EXERCISE: Send back all the data below, exactly as given.

========

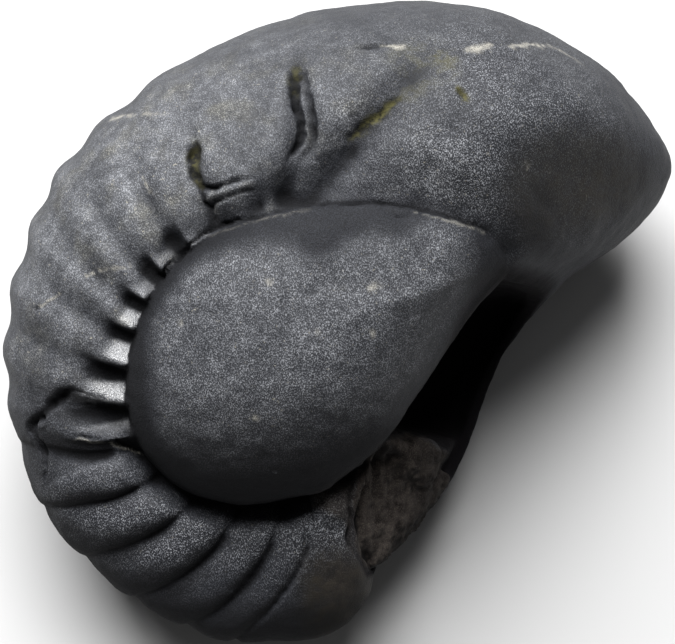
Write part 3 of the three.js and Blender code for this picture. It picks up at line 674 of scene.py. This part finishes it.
# pale scratches and healed cracks: x, y, half width, strength
VEINS = [
    [(18.0, 37.9, 0.25, 0.7), (19.5, 38.3, 0.42, 1), (21.2, 38.8, 0.3, 0.9)],
    [(24.1, 38.8, 0.14, 0.7), (26.0, 39.2, 0.2, 0.9), (28.1, 39.6, 0.2, 0.9), (30.3, 39.6, 0.16, 0.7),
     (32.1, 39.1, 0.12, 0.5), (35.5, 37.2, 0.1, 0.3)],
    [(6.0, 38.5, 0.15, 0.4), (8.4, 38.4, 0.25, 0.9), (9.6, 38.0, 0.15, 0.4)],
    [(-42.3, 2.1, 0.14, 0.9), (-41.5, 2.5, 0.14, 0.8), (-38.8, 4.4, 0.1, 0.7)],
    [(-35.2, 6.3, 0.16, 0.9), (-33.5, 7.1, 0.14, 0.8), (-31.3, 7.5, 0.14, 0.7), (-28.9, 7.8, 0.1, 0.4)],
    [(-32.5, 29.4, 0.2, 0.7), (-30.8, 29.5, 0.2, 0.8), (-28.7, 29.4, 0.14, 0.6), (-26.6, 29.5, 0.12, 0.5),
     (-23.8, 29.2, 0.1, 0.4)],
    [(-27.2, 20.1, 0.12, 0.6), (-26.5, 18.8, 0.16, 0.7), (-25.8, 17.8, 0.1, 0.4)],
    [(-37.5, -16.9, 0.1, 0.3), (-36.0, -16.6, 0.14, 0.5), (-34.8, -17.0, 0.12, 0.4),
     (-33.4, -17.0, 0.1, 0.2)],
    [(-32, -17.3, 0.1, 0.5), (-29.7, -18.2, 0.14, 0.7), (-28, -19, 0.1, 0.4)],
    [(10.5, 15.0, 0.1, 0.2), (13.6, 14.4, 0.1, 0.35), (16.8, 13.6, 0.1, 0.4), (20.4, 12.4, 0.1, 0.3)],
    [(-18.3, 11.8, 0.1, 0.1), (-11.6, 13.9, 0.1, 0.15), (-8.1, 14.7, 0.1, 0.2),
     (-3.7, 15.5, 0.1, 0.1)],
    [(-11.2, -13.0, 0.35, 1), (-10.8, -13.2, 0.2, 1)], [(4.8, -1.9, 0.2, 0.8), (4.6, -1.9, 0.2, 0.8)],
    [(4.6, 4.7, 0.4, 0.7), (5.2, 5.0, 0.3, 0.8)], [(-9.6, 5.6, 0.25, 0.7), (-9.2, 5.6, 0.25, 0.7)],
    [(26.2, 21.9, 0.28, 0.7), (26.4, 21.2, 0.2, 0.6)], [(0.3, 4.6, 0.2, 0.7), (0.6, 4.5, 0.2, 0.7)],
    [(-2.8, -1.3, 0.25, 0.5), (-2.4, -1.4, 0.2, 0.5)], [(-21.6, 0, 0.3, 0.5), (-21.2, 0.3, 0.2, 0.5)],
]


def deposit(x, y, chains):
    """Strength of thin deposits laid along chains."""
    strength = np.zeros(np.shape(x))
    for chain in chains:
        near, off, half_width, amount = beside_chain(x, y, chain, 6.0)
        strength[near] = np.maximum(strength[near], amount * np.exp(-(off / half_width) ** 2))
    return strength


points, normals = coordinates(stone.data), coordinates(stone.data, "normal")
x, y, z = points.T
outward_y, outward_z = normals[:, 1], normals[:, 2]
wander_x, wander_y, _ = wandering(points)
faces_near = smoothstep(outward_z, -0.1, 0.3) * smoothstep(z, -6, 2)
hollow = hollow[[fine_points.find(point)[1] for point in points.tolist()]]

# the dome, and how far each point lies from its edge, and from the seam where the whorl meets it
on_dome = in_outline(x, y, [tuple(corner) for corner in seam_line]) & (faces_near > 0)
on_whorl = ~on_dome
in_dome_bloom = outline_depth(x, y, DOME_BLOOM)
in_uneven_bloom = outline_depth(wander_x, wander_y, DOME_BLOOM)
off_edge, _ = along_chain(x, y, np.vstack([seam_line, seam_line[:1]]))
seam_places = np.arange(0, 17, SEAM_STEP)
seam_chain = np.column_stack([seam_line[:len(seam_places)], seam_places])
off_seam, station = along_chain(x, y, seam_chain)

# the matrix and the crumbling corner beside it, the mouth, the nose's end face and the lowest tip
in_matrix = smoothstep(outline_depth(wander_x, wander_y, MATRIX_OUTLINE), -0.3, 0.7)
in_matrix *= smoothstep(z, -9, -5)
crumbled = 0.7 * smoothstep(outline_depth(wander_x, wander_y, CRUMBLED), -0.4, 0.8)
muddy = np.maximum(crumbled, 0.55 * patch(x, y, (0.6, -38), (3.4, 4.5))) * faces_near
# painted shade: the inside of the mouth, where light hardly reaches, is painted near black
off_mouth = np.array([mouth_skin.find_nearest(point)[3] for point in points.tolist()])
mouth_painted_shade = 1 - smoothstep(off_mouth, 0.3, 1.1 + 2.2 * smoothstep(y, -6, 4))
mouth_painted_shade *= 1 - in_matrix
on_end_face = smoothstep(z - end_face(x, y), -4, 0.5) * (x > 12) * faces_near
tip = patch(x, y, (0.5, -41), (5.5, 7.5), power=4)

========

RESULT OF THE EXERCISE:
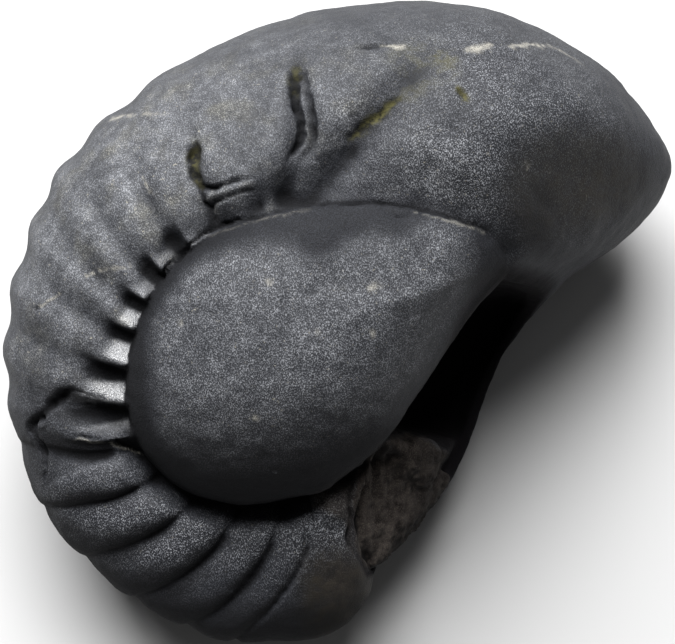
Write part 3 of the three.js and Blender code for this picture. It picks up at line 674 of scene.py. This part finishes it.
# pale scratches and healed cracks: x, y, half width, strength
VEINS = [
    [(18.0, 37.9, 0.25, 0.7), (19.5, 38.3, 0.42, 1), (21.2, 38.8, 0.3, 0.9)],
    [(24.1, 38.8, 0.14, 0.7), (26.0, 39.2, 0.2, 0.9), (28.1, 39.6, 0.2, 0.9), (30.3, 39.6, 0.16, 0.7),
     (32.1, 39.1, 0.12, 0.5), (35.5, 37.2, 0.1, 0.3)],
    [(6.0, 38.5, 0.15, 0.4), (8.4, 38.4, 0.25, 0.9), (9.6, 38.0, 0.15, 0.4)],
    [(-42.3, 2.1, 0.14, 0.9), (-41.5, 2.5, 0.14, 0.8), (-38.8, 4.4, 0.1, 0.7)],
    [(-35.2, 6.3, 0.16, 0.9), (-33.5, 7.1, 0.14, 0.8), (-31.3, 7.5, 0.14, 0.7), (-28.9, 7.8, 0.1, 0.4)],
    [(-32.5, 29.4, 0.2, 0.7), (-30.8, 29.5, 0.2, 0.8), (-28.7, 29.4, 0.14, 0.6), (-26.6, 29.5, 0.12, 0.5),
     (-23.8, 29.2, 0.1, 0.4)],
    [(-27.2, 20.1, 0.12, 0.6), (-26.5, 18.8, 0.16, 0.7), (-25.8, 17.8, 0.1, 0.4)],
    [(-37.5, -16.9, 0.1, 0.3), (-36.0, -16.6, 0.14, 0.5), (-34.8, -17.0, 0.12, 0.4),
     (-33.4, -17.0, 0.1, 0.2)],
    [(-32, -17.3, 0.1, 0.5), (-29.7, -18.2, 0.14, 0.7), (-28, -19, 0.1, 0.4)],
    [(10.5, 15.0, 0.1, 0.2), (13.6, 14.4, 0.1, 0.35), (16.8, 13.6, 0.1, 0.4), (20.4, 12.4, 0.1, 0.3)],
    [(-18.3, 11.8, 0.1, 0.1), (-11.6, 13.9, 0.1, 0.15), (-8.1, 14.7, 0.1, 0.2),
     (-3.7, 15.5, 0.1, 0.1)],
    [(-11.2, -13.0, 0.35, 1), (-10.8, -13.2, 0.2, 1)], [(4.8, -1.9, 0.2, 0.8), (4.6, -1.9, 0.2, 0.8)],
    [(4.6, 4.7, 0.4, 0.7), (5.2, 5.0, 0.3, 0.8)], [(-9.6, 5.6, 0.25, 0.7), (-9.2, 5.6, 0.25, 0.7)],
    [(26.2, 21.9, 0.28, 0.7), (26.4, 21.2, 0.2, 0.6)], [(0.3, 4.6, 0.2, 0.7), (0.6, 4.5, 0.2, 0.7)],
    [(-2.8, -1.3, 0.25, 0.5), (-2.4, -1.4, 0.2, 0.5)], [(-21.6, 0, 0.3, 0.5), (-21.2, 0.3, 0.2, 0.5)],
]


def deposit(x, y, chains):
    """Strength of thin deposits laid along chains."""
    strength = np.zeros(np.shape(x))
    for chain in chains:
        near, off, half_width, amount = beside_chain(x, y, chain, 6.0)
        strength[near] = np.maximum(strength[near], amount * np.exp(-(off / half_width) ** 2))
    return strength


points, normals = coordinates(stone.data), coordinates(stone.data, "normal")
x, y, z = points.T
outward_y, outward_z = normals[:, 1], normals[:, 2]
wander_x, wander_y, _ = wandering(points)
faces_near = smoothstep(outward_z, -0.1, 0.3) * smoothstep(z, -6, 2)
hollow = hollow[[fine_points.find(point)[1] for point in points.tolist()]]

# the dome, and how far each point lies from its edge, and from the seam where the whorl meets it
on_dome = in_outline(x, y, [tuple(corner) for corner in seam_line]) & (faces_near > 0)
on_whorl = ~on_dome
in_dome_bloom = outline_depth(x, y, DOME_BLOOM)
in_uneven_bloom = outline_depth(wander_x, wander_y, DOME_BLOOM)
off_edge, _ = along_chain(x, y, np.vstack([seam_line, seam_line[:1]]))
seam_places = np.arange(0, 17, SEAM_STEP)
seam_chain = np.column_stack([seam_line[:len(seam_places)], seam_places])
off_seam, station = along_chain(x, y, seam_chain)

# the matrix and the crumbling corner beside it, the mouth, the nose's end face and the lowest tip
in_matrix = smoothstep(outline_depth(wander_x, wander_y, MATRIX_OUTLINE), -0.3, 0.7)
in_matrix *= smoothstep(z, -9, -5)
crumbled = 0.7 * smoothstep(outline_depth(wander_x, wander_y, CRUMBLED), -0.4, 0.8)
muddy = np.maximum(crumbled, 0.55 * patch(x, y, (0.6, -38), (3.4, 4.5))) * faces_near
# painted shade: the inside of the mouth, where light hardly reaches, is painted near black
off_mouth = np.array([mouth_skin.find_nearest(point)[3] for point in points.tolist()])
mouth_painted_shade = 1 - smoothstep(off_mouth, 0.3, 1.1 + 2.2 * smoothstep(y, -6, 4))
mouth_painted_shade *= 1 - in_matrix
on_end_face = smoothstep(z - end_face(x, y), -4, 0.5) * (x > 12) * faces_near
tip = patch(x, y, (0.5, -41), (5.5, 7.5), power=4)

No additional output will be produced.